Novell reported roughly 13 per cent growth in revenue for its fiscal fourth quarter of 2001, ended October 31. However, investment and restructuring costs hit the company's earnings during the quarter.
Revenue rang in at $US308 million, compared to $US273 million for the same quarter last year. Sales from its software business accounted for 75 per cent of its total revenue, the company said.
Business from Cambridge Technology Partners, its new services division, contributed an additional $US75 million to total revenue.
But a total of $US114 million in investment charges cut into the earnings. The charges result from its acquisition of Cambridge, as well as restructuring charges due to layoffs announced this month.
Locally, the education sector sales and consulting services experienced strong growth, according to Ashley Wearne, managing director, Novell Australia and New Zealand.

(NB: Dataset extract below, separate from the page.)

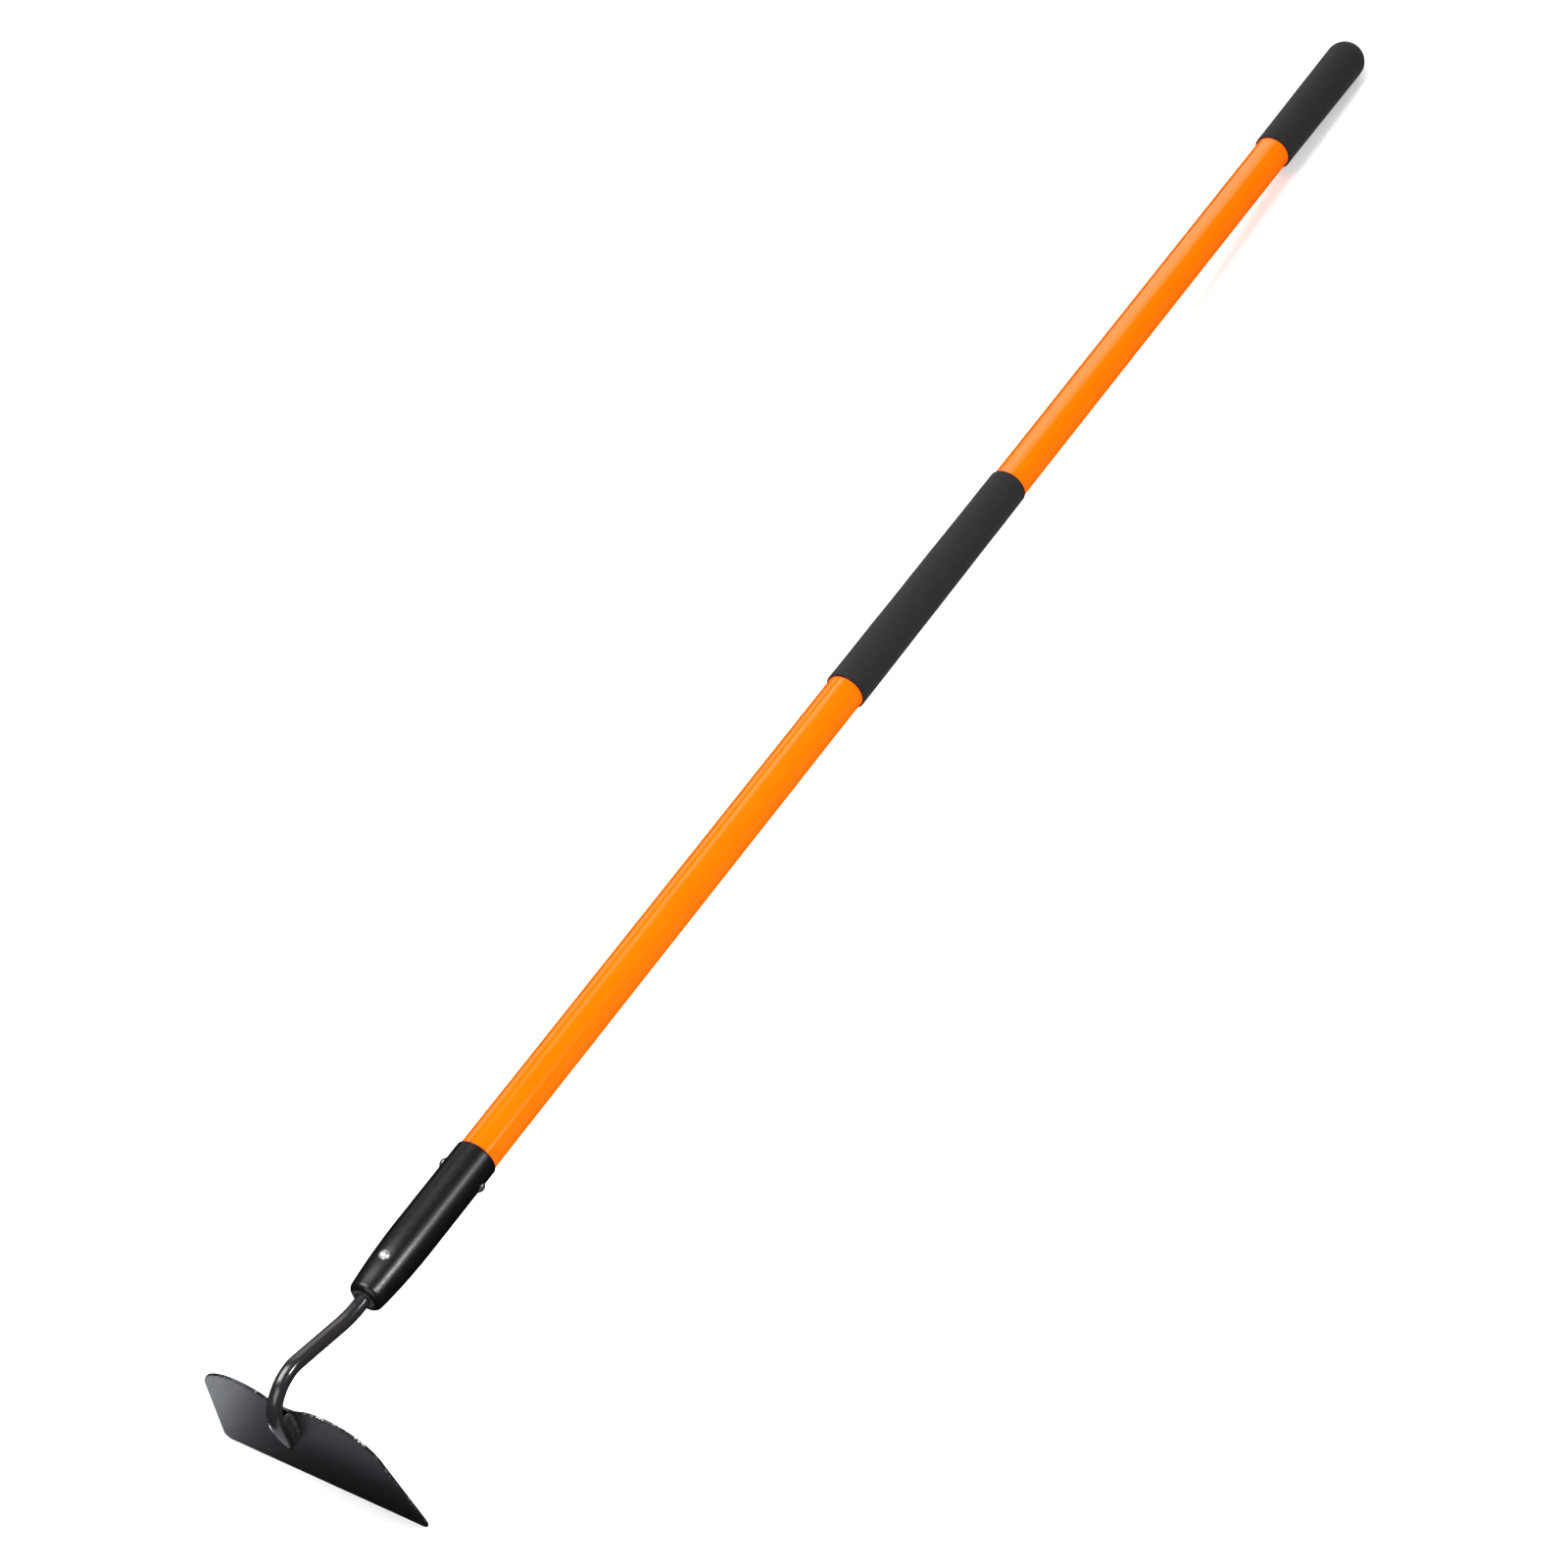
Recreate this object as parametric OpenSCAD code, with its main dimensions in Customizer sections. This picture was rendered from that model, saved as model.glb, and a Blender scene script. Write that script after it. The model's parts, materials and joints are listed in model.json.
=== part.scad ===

"In Australia and New Zealand, Novell's financial results from quarter four showed a 5 per cent increase in local currency revenue over the same period last year. This figure does not include the revenues of Cambridge which will lead to a further significant increase in our business for the next financial year."
"Of particular note is the growth in sales of multiproduct solutions and the strong uptake of student provisioning among education providers. Indeed, education sector sales and the consulting services division experienced strong double-digit growth which we forecast to continue into financial year 2002."
A saturation of the IT consulting market, combined with overlap in staff following its acquisition of Cambridge, caused Novell to lay off 1400 employees, or about 19 per cent of its staff, earlier this month.
Novell cited lowered expectations for the fiscal first quarter of 2002 for the layoffs.
In a statement, Novell chairman and chief executive officer, Jack Messman, said: "As expected, we saw improvement in Novell software revenue over the third quarter, but IT services revenue continued to decline in a difficult market environment.
"Changes in how we have sized and structured our business will improve Novell's operating results in fiscal 2002," Messman said.
Messman expects the reduction in workforce, combined with the sale of some of its facilities, to reduce Novell's costs by nearly $US200 million in 2002.
"Overall performance next year will be dependent on an improving IT market. It is positive that the security and Web-based solutions that Novell software and services make possible are seen as catalysts for an improving IT market."
But the forecasts are grim for first fiscal quarter, which Novell said is traditionally its weakest.
The company expects revenue between $US265 and $US275 million, leaving it at break-even for its first fiscal quarter ending January 31. This is before the impact of any restructuring and integration costs.
"Until we see that we're reaching cash-flow positive, we're going to hoard our cash and we would therefore only do small acquisitions," Messman said. "It would have to be a very unusual opportunity for us to consider a large acquisition at this time."